Deixo essas questões para os juristas. Essa não é minha praia. Mas, como estudioso dos temas do trabalho penso que os trabalhadores quererão conhecer a destinação daqueles recursos. Afinal, ninguém mais aceita as caixas pretas.

Os escândalos corporativos dos Estados Unidos e Europa (Enron, WorldCom, Qwest, Tyco, Xerox, Parmalat e outros) desencadearam uma onda de exigências dos aplicadores e cotistas das grandes empresas no mundo inteiro: Quanto ganham os CEOs? O que fazem? Quais são suas regalias? O mesmo ocorre no Brasil. Vejam o caso das ONGs. Há até CPI, e o governo decidiu apertar os controles para quem recebe dinheiro público.

Um especialista em sindicalismo acaba de publicar um livro ilustrativo sobre as demandas dos trabalhadores em relação às entidades sindicais para as quais contribuem. Dentre centenas de exemplos, um dos mais escandalosos é o da Presidente do Sindicato dos Professores de Washington, Barbara Bullock que, durante dois mandatos, gastou cerca de US$ 4,6 milhões em um cartão de crédito do sindicato em compras não autorizadas como roupas de grife, jóias sofisticadas, fretamento de jatinhos, viagens de primeira classe e estadia ao redor do mundo em hotéis luxuosíssimos (Robert Fitch, Solidarity for Sale: How corruption destroyed the labor movement, New York: Public Affairs, 2006).

Isso levou o governo americano a aperfeiçoar uma lei antiga, de 1959, a Labor-Management Reporting and Disclosure Act. Pelo novo sistema, as entidades sindicais são obrigadas a enviar ao Ministério do Trabalho relatórios anuais sobre o uso de recursos pagos pelos empregados.
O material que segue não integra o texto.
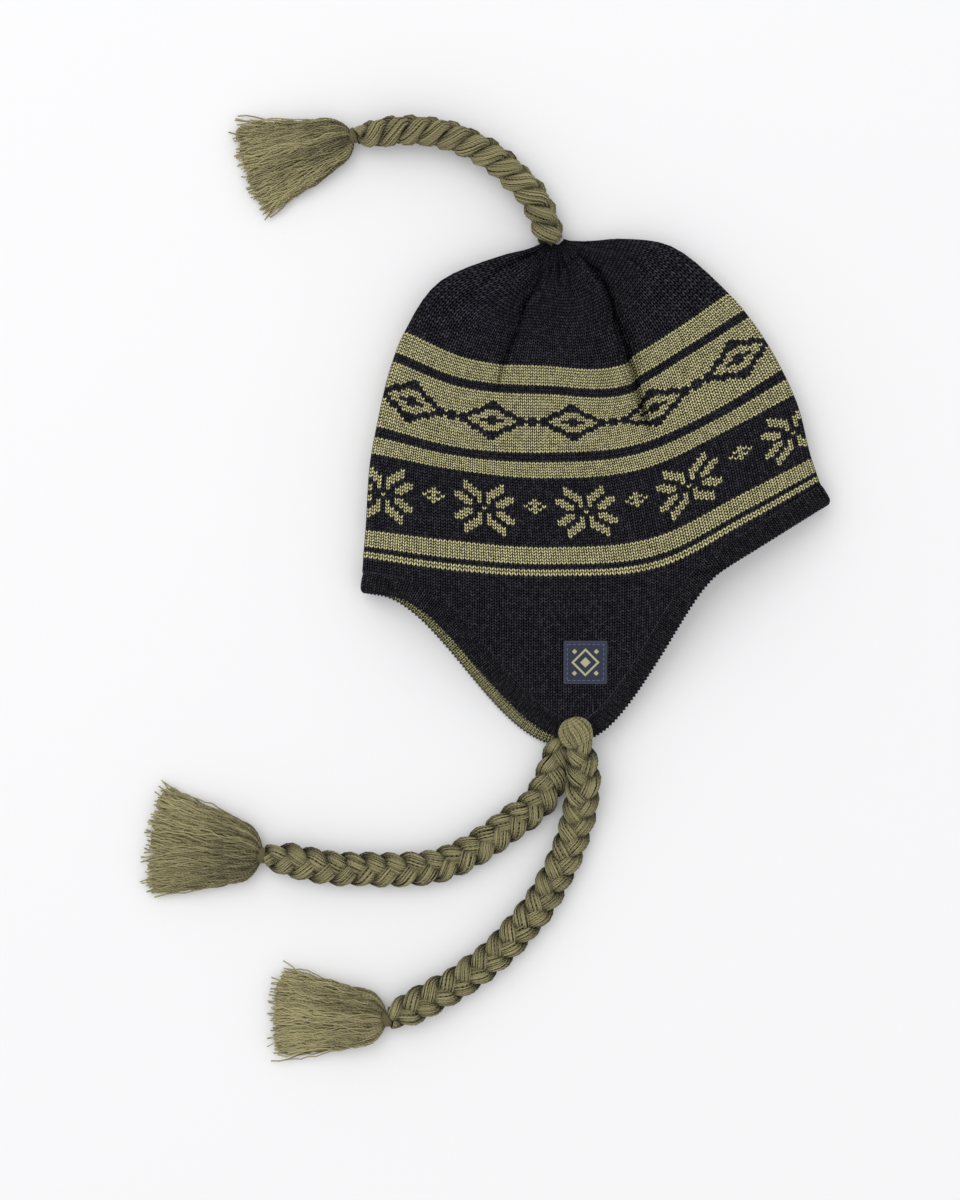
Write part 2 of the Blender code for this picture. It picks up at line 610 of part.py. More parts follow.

O governo não os analisa e nem os julga, mas atua como um intermediário, organizando as informações e colocando-as à disposição dos trabalhadores que, via Internet, e com senha própria, escarafuncham as contas das entidades sindicais e as dos seus dirigentes até o último centavo.

Se isso é exigível de uma entidade sindical, o que dizer de uma sociedade civil que não é entidade sindical, não representa os trabalhadores diretamente e que recebe recursos pagos por eles?

Não estou propondo copiar os expedientes do exterior e muito menos voltar às práticas do artigo 551 da CLT que obrigava as entidades sindicais a prestar contas ao Ministério do Trabalho, práticas revogadas pela Constituição de 1988. Levanto essas questões para abrir o debate e, eventualmente, acomodar a nova pretensão das centrais dentro da transparência que é a marca da sociedade moderna, aliás, defendida pelas próprias centrais.